Поэтому «Москва» ждала еще десять дней. Берлину тем временем не терпелось, и он старался как-либо подхлестнуть ход событий. Неделю спустя после разговора Риббентропа с Астаховым, 10 августа, Шнурре в беседе с Астаховым настаивает на скорейшем уточнении позиции СССР в отношении сделанных ему немецкой стороной предложений.

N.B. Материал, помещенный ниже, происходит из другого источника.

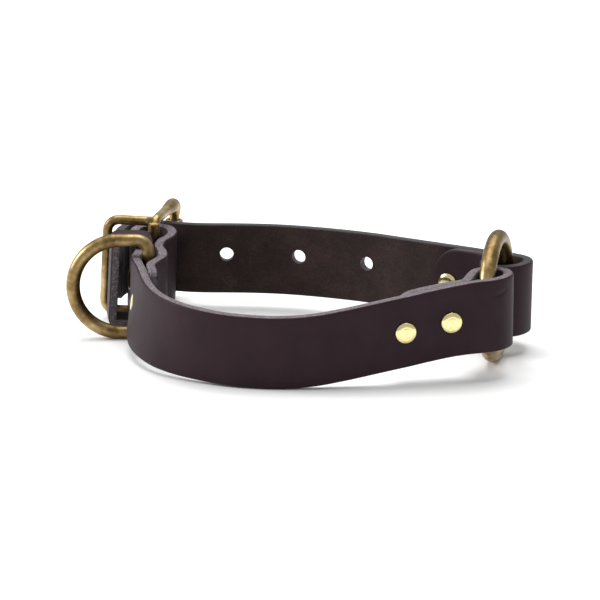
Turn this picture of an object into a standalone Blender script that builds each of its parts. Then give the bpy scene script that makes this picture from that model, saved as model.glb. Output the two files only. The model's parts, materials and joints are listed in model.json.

Но «Москва» и здесь продолжает воздерживаться от принятия окончательного решения, как делала это все время после беседы Риббентропа с Астаховым 3 августа. «Москва» ждала, пока английская и французская военные миссии плыли на товаро-пассажирском пароходе от Лондона до Ленинграда. Она ждала, пока шли первые совещания с военными миссиями в советской столице, но, когда в ходе этих совещаний встал вопрос о пропуске советских войск через территории Польши и Румынии (центральный вопрос всего военного соглашения), когда выяснилось, что ни у английской и французской военных миссий, ни у английского и французского правительств нет ответа на этот вопрос, когда на посланные по данному поводу телеграммы Лондон и Париж реагируют лишь длительным молчанием, — советское долготерпение пришло к концу. Стало совершенно ясно, что Чемберлен и Даладье неисправимы и что с ними никакой коллективной безопасности для миролюбивых держав не создашь.